**ENTRIES SUPPLIED:**
------

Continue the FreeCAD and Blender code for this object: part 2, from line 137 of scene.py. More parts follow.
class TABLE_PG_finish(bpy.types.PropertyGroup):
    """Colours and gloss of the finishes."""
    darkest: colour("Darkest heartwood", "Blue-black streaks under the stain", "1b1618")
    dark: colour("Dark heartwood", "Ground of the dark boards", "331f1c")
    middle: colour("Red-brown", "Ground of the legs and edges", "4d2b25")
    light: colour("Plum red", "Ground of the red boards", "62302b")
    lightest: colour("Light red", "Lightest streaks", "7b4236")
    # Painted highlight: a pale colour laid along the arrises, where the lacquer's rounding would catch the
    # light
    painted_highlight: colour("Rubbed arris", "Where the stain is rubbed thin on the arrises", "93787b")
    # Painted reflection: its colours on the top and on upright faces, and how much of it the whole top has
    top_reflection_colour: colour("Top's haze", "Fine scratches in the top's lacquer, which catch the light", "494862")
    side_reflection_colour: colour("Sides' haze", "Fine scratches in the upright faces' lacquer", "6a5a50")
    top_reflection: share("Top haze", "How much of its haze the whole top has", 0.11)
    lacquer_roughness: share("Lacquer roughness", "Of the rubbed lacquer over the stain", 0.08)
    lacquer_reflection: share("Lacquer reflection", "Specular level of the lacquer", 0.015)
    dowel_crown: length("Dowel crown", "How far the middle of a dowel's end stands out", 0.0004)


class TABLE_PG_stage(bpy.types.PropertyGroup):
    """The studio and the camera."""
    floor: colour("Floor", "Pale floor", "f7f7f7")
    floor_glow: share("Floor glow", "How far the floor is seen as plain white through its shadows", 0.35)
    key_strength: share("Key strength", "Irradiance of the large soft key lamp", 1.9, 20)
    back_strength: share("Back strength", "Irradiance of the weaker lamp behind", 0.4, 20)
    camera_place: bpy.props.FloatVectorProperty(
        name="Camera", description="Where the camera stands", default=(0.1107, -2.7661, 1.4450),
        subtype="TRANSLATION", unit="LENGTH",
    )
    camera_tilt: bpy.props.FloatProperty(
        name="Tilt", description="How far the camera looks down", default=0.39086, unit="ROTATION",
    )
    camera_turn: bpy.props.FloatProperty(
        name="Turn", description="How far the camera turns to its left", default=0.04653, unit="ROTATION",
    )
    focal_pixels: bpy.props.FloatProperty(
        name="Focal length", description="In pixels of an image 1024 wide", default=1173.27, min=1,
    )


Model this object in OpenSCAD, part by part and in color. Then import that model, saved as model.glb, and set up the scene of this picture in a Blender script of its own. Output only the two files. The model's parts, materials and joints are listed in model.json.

------

**PROBLEM:**
Copy the records above exactly, from the first line through the line containing "far the middle", and include nothing else.

**CORRECT ANSWER:**
Continue the FreeCAD and Blender code for this object: part 2, from line 137 of scene.py. More parts follow.
class TABLE_PG_finish(bpy.types.PropertyGroup):
    """Colours and gloss of the finishes."""
    darkest: colour("Darkest heartwood", "Blue-black streaks under the stain", "1b1618")
    dark: colour("Dark heartwood", "Ground of the dark boards", "331f1c")
    middle: colour("Red-brown", "Ground of the legs and edges", "4d2b25")
    light: colour("Plum red", "Ground of the red boards", "62302b")
    lightest: colour("Light red", "Lightest streaks", "7b4236")
    # Painted highlight: a pale colour laid along the arrises, where the lacquer's rounding would catch the
    # light
    painted_highlight: colour("Rubbed arris", "Where the stain is rubbed thin on the arrises", "93787b")
    # Painted reflection: its colours on the top and on upright faces, and how much of it the whole top has
    top_reflection_colour: colour("Top's haze", "Fine scratches in the top's lacquer, which catch the light", "494862")
    side_reflection_colour: colour("Sides' haze", "Fine scratches in the upright faces' lacquer", "6a5a50")
    top_reflection: share("Top haze", "How much of its haze the whole top has", 0.11)
    lacquer_roughness: share("Lacquer roughness", "Of the rubbed lacquer over the stain", 0.08)
    lacquer_reflection: share("Lacquer reflection", "Specular level of the lacquer", 0.015)
    dowel_crown: length("Dowel crown", "How far the middle of a dowel's end stands out", 0.0004)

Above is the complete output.